Question: fundamental mathematics discrete math proofs help please 1 express each...
FUNDAMENTAL MATHEMATICS/ DISCRETE MATH/ PROOFS
1. Express each of the following sentences in the ”If ..., then ...” form. There are many possible answers.
a) You must eat dinner if you want to grow.
b) Being a multiple of 12 is a sufficient condition for a number to be even.
c) It is necessary for you to pass your exams in order to obtain a degree.
d) A triangle is equilateral only if all its sides have the same length.
2. Consider the sentences:
(i) If I am to get a new bicycle, I must do my homework.
(ii) The United States must play more soccer if it is to win the World Cup.
a) Rewrite the above sentences using the words ’necessary’ or ’sufficient’.
b) What are the converses of the sentences in a)?
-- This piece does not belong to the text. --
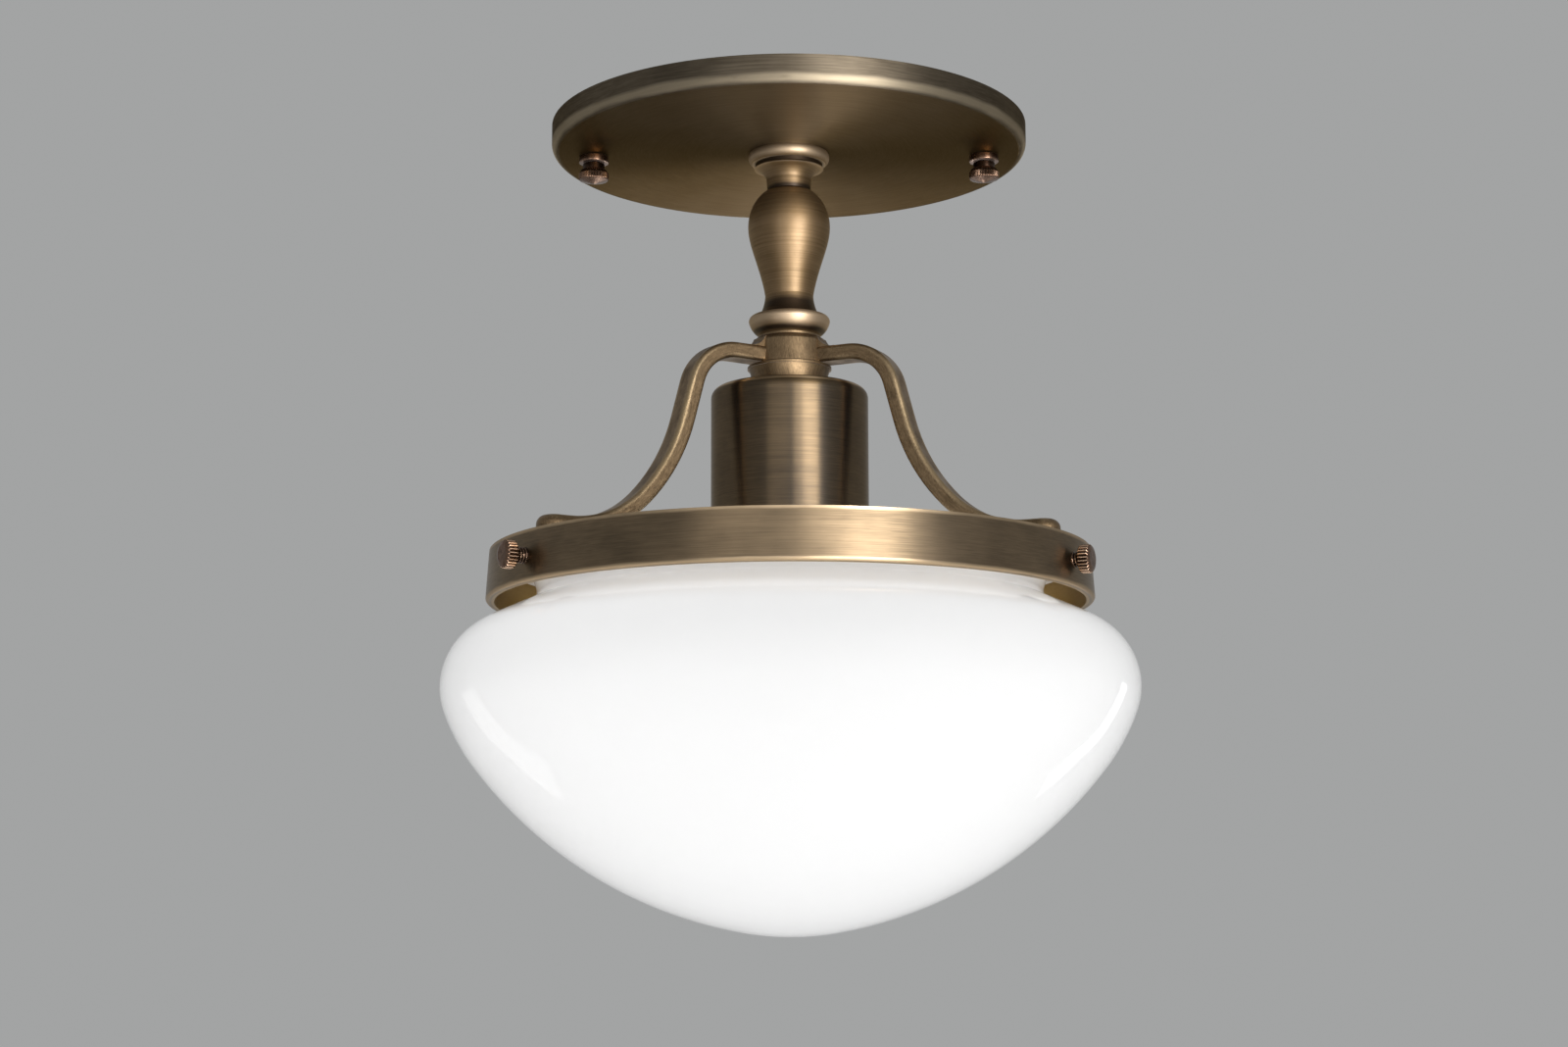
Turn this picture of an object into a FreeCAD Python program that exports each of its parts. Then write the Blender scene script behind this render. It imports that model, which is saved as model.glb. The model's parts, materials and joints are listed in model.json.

c) What are the contrapositives of the sentences in a)?
d) What are the negations of the sentences in a)?
3. Use De Morgan’s law to prove that P ⇒ Q is logically equivalent to ¬P ∨ Q.
4. (Extra) Suppose that P and Q are propositions. Argue that for any of the 16 possible truth tables
there exists an expression E, formed with P, Q, ∨, ∧ and ¬ realizing this truth table. Can you generalize this result in any way?